▶ [Task instructions] In the listing below, count the lines containing the string "this" and state only the number.
====== Data excerpt
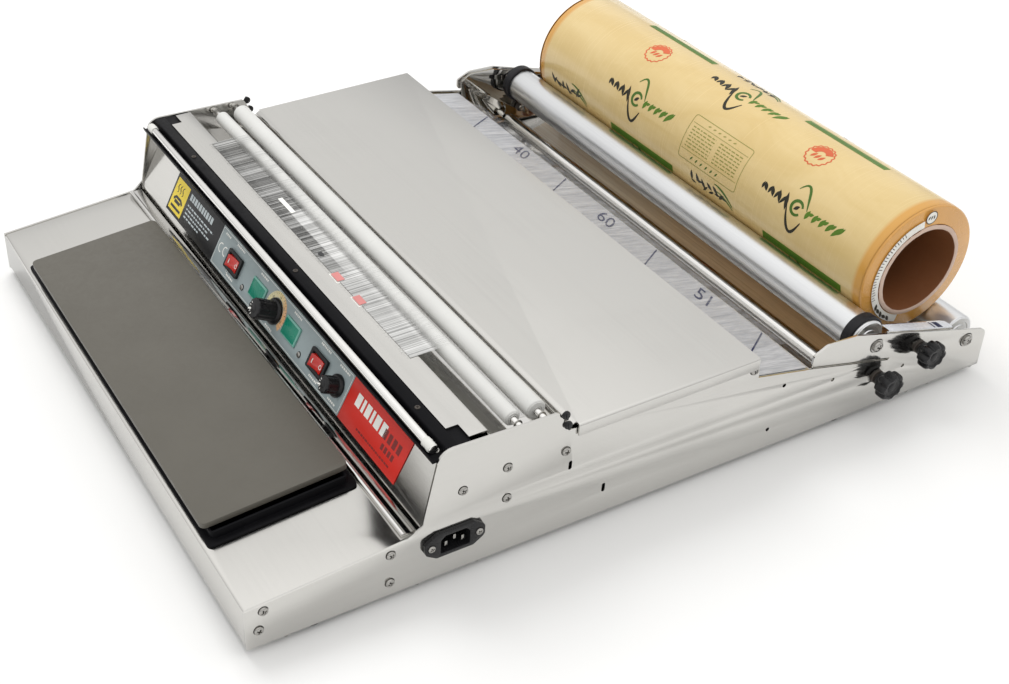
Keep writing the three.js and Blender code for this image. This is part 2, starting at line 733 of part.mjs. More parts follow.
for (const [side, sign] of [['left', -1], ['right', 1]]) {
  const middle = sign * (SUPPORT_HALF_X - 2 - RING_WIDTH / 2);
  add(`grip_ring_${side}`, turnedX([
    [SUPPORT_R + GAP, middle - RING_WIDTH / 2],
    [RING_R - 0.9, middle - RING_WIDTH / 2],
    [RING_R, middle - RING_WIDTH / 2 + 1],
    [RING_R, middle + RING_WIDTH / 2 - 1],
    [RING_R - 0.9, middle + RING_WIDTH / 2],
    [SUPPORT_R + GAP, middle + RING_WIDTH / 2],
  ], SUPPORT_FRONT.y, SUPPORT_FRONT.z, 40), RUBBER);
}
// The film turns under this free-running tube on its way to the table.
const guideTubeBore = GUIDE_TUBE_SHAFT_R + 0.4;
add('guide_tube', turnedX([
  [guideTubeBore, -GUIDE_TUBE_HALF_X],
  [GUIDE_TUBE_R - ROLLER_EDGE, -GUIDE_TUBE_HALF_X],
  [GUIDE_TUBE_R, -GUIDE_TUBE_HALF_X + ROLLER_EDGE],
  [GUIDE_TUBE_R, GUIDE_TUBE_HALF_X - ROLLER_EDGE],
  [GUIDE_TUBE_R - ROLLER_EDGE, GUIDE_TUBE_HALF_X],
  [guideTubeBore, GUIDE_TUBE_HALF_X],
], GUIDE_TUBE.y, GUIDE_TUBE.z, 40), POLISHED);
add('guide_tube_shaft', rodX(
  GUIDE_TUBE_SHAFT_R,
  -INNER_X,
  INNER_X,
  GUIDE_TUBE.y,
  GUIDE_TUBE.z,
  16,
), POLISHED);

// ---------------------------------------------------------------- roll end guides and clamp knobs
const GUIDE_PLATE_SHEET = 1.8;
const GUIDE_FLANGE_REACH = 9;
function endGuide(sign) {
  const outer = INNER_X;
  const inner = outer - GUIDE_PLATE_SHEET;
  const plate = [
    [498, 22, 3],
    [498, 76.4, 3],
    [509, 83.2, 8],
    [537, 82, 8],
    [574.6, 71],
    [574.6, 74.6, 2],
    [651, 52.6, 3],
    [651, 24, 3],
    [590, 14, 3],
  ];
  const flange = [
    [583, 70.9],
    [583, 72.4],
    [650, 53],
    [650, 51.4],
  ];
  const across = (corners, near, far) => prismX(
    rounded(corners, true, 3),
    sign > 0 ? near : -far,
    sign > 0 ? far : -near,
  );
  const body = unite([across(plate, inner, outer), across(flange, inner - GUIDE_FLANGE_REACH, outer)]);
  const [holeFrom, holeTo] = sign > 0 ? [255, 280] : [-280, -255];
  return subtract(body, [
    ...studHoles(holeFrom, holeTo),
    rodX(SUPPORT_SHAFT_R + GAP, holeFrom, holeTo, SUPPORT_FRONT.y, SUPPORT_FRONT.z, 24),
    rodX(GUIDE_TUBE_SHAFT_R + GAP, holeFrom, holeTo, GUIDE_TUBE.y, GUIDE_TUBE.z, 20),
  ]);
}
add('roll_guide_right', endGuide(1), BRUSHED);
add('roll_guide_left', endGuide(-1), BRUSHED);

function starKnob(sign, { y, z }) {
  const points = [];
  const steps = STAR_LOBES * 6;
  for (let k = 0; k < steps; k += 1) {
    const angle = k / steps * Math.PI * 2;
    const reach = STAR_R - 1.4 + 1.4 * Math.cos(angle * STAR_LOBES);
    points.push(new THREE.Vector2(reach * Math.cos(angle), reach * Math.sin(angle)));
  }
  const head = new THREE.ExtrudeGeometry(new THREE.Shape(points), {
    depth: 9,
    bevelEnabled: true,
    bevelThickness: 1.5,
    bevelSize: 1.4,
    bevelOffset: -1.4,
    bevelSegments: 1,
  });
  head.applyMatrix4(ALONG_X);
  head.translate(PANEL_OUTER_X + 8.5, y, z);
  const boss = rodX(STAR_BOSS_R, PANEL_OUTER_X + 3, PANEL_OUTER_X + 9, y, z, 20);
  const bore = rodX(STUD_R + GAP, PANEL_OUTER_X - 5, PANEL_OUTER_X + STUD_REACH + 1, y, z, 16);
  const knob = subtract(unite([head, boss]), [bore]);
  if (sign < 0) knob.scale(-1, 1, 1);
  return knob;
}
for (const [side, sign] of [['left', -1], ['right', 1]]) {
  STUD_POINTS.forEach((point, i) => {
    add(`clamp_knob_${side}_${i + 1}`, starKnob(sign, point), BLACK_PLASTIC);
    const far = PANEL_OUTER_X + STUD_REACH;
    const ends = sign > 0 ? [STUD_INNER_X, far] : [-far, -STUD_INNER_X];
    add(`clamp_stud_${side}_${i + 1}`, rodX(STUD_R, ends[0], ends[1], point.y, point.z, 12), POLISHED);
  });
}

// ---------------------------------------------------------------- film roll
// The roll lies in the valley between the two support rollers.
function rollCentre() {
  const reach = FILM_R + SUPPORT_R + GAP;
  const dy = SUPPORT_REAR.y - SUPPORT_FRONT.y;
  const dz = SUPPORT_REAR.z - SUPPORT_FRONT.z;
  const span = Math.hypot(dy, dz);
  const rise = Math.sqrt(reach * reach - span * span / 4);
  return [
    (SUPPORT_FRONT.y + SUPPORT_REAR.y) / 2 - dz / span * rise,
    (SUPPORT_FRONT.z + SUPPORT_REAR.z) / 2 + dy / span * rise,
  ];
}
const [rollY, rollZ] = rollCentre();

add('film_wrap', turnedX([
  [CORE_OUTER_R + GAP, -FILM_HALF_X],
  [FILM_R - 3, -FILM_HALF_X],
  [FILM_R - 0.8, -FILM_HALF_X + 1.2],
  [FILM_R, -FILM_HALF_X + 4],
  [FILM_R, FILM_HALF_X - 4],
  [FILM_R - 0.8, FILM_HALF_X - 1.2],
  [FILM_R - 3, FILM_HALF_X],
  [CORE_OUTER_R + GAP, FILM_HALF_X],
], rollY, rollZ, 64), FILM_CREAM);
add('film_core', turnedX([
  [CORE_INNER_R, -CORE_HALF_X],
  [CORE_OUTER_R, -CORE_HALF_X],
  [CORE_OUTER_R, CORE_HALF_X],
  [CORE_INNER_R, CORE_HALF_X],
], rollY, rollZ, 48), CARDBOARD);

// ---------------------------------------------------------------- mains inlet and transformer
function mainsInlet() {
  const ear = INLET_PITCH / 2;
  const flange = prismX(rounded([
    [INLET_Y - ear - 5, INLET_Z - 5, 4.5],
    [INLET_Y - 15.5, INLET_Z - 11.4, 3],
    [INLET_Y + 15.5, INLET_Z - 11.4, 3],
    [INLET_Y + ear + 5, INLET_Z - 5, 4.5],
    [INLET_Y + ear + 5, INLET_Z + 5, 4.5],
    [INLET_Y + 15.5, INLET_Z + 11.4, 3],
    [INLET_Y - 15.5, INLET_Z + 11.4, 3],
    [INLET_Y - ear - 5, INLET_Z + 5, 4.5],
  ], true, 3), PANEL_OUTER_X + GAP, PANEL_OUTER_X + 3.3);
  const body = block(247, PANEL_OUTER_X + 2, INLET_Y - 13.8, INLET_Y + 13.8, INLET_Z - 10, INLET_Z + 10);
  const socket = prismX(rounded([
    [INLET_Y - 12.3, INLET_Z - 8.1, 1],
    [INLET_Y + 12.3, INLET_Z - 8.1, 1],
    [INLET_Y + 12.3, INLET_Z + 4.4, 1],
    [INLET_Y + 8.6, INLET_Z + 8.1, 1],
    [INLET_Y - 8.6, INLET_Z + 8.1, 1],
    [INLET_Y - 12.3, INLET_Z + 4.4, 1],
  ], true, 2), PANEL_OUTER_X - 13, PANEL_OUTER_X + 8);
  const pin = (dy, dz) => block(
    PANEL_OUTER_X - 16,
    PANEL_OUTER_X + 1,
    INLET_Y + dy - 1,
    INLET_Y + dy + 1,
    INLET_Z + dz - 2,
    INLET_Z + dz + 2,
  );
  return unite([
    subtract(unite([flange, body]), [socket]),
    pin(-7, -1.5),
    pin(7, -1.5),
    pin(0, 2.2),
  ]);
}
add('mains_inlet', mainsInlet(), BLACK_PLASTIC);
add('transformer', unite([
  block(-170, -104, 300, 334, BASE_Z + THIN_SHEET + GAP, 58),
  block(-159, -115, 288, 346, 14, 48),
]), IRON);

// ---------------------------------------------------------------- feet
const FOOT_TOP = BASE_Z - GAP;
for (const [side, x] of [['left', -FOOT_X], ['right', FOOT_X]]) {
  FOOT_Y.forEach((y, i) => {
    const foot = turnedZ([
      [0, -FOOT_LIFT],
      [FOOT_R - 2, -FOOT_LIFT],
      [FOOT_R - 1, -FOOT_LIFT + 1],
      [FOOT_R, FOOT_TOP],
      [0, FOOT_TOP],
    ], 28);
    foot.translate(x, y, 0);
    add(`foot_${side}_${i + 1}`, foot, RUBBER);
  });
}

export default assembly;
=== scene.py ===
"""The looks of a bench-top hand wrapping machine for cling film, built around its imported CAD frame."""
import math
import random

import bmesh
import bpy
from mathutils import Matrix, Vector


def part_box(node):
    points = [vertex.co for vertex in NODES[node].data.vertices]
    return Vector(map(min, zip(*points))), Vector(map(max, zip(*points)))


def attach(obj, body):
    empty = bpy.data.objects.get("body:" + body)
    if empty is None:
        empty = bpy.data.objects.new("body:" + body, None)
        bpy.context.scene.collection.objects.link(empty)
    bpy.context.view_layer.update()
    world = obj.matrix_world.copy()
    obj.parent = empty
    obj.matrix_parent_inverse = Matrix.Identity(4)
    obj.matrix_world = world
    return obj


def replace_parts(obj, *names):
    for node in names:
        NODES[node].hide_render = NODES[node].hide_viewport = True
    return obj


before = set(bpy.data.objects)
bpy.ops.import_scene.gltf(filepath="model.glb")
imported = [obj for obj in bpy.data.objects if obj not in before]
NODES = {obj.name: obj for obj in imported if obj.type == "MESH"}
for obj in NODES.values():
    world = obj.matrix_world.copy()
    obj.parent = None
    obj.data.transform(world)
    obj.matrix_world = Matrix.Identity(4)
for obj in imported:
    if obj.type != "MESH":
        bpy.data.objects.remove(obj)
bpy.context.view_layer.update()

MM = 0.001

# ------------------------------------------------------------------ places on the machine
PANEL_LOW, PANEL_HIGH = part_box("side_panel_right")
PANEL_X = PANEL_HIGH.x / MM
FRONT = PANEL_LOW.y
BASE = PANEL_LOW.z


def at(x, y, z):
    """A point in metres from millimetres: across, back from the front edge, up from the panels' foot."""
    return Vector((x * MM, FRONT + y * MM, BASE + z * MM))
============
▶ [Written solution] 2